Pope Benedict XVI on Wednesday distributed ashes at the ancient Church of Santa Sabina on the Aventine hill in Rome.  In his homily at the austere 1,500 year-old church, Vatican Radio reports that the Pope called prayer a “dialogue with God” and the “engine of the world.”  He also reminded Catholics that Lent is a journey of conversion that invites all believers to prayer, penitence, and fasting.

Pope Benedict said that Christ’s prayer on the Cross, “shows us a person abandoned by all entrusts himself completely in God.”

“Lent teaches us to experience God as the only anchor of Salvation," he said.

The Pope continued, saying that "true prayer is a dialogue with God, and without this our interior dialogue becomes a monologue, giving rise to thousands of self-justifications. Prayer, therefore, is a guarantee of being open to others. True prayer is the engine of the world, because it keeps us open to God. Without prayer, there is not hope, just illusion, which induces us to escape from reality".

The Pope called prayer, fasting, and almsgiving “places of learning and [the] practice of Christian hope.”  He said the three activities are inseparable, nourishing each other and bearing fruit when practiced together.

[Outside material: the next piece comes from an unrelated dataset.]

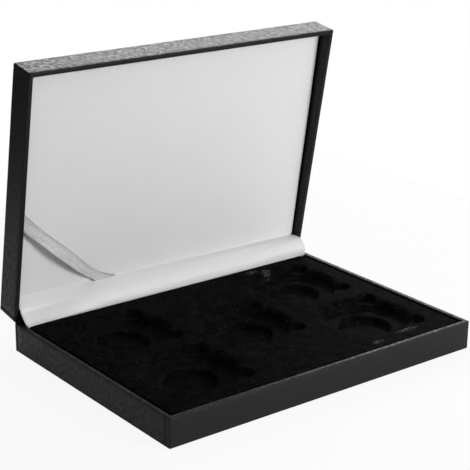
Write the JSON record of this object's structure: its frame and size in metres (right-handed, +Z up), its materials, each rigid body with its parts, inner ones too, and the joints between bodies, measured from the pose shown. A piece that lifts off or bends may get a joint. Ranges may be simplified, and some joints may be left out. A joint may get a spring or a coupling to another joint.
{
  "type": "coin display case",
  "caption": "Leatherette presentation case, standing open, with a flocked insert of round coin pockets and a satin-lined lid.",
  "frame": {"origin": "centre of the face that the base stands on", "axes": "+Z up, +X along the hinge to the right as seen from the front, +Y from the front to the hinge"},
  "size_m": [0.2, 0.158, 0.1594],
  "materials": {
    "greyboard": "pressed paper board",
    "leatherette": "fine grained, satin",
    "underside_paper": "matt",
    "flocked_sheet": "flocked, matt",
    "foam": "open cell",
    "satin": "satin weave, soft sheen",
    "ribbon": "ribbed, soft sheen"
  },
  "bodies": {
    "base": {"base_board": "greyboard", "base_wrap": "leatherette", "base_paper": "underside_paper", "coin_insert": "flocked_sheet", "hinge_strip": "satin", "spine": "leatherette"},
    "lid": {"lid_board": "greyboard", "lid_wrap": "leatherette", "lining_card": "greyboard", "lining_foam": "foam", "lining_satin": "satin", "certificate_ribbon": "ribbon"}
  },
  "joints": [
    {"name": "lid_hinge", "type": "hinge", "parent": "base", "child": "lid", "pos_m": [0, 0.07125, 0.01635], "axis": [-1, 0, 0], "range_deg": [-80, 15], "deforming": ["hinge_strip", "spine"]}
  ]
}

Addressing the topic of suffering, Pope Benedict said that Jesus suffered for truth and justice, revealing the Gospel of Suffering as the other side of the Gospel of Love. 

The Pope said all men could take part in this “Gospel of Suffering,” saying, "The greater the hope is that animates us, the greater also is the capacity to suffer for truth, love, and goodness,”

“We should offer up the small and great trials of our daily existence and insert them into the great compassion of Christ," Pope Benedict said.

Ashes have been distributed at the Church of Santa Sabina for more than 1,500 years.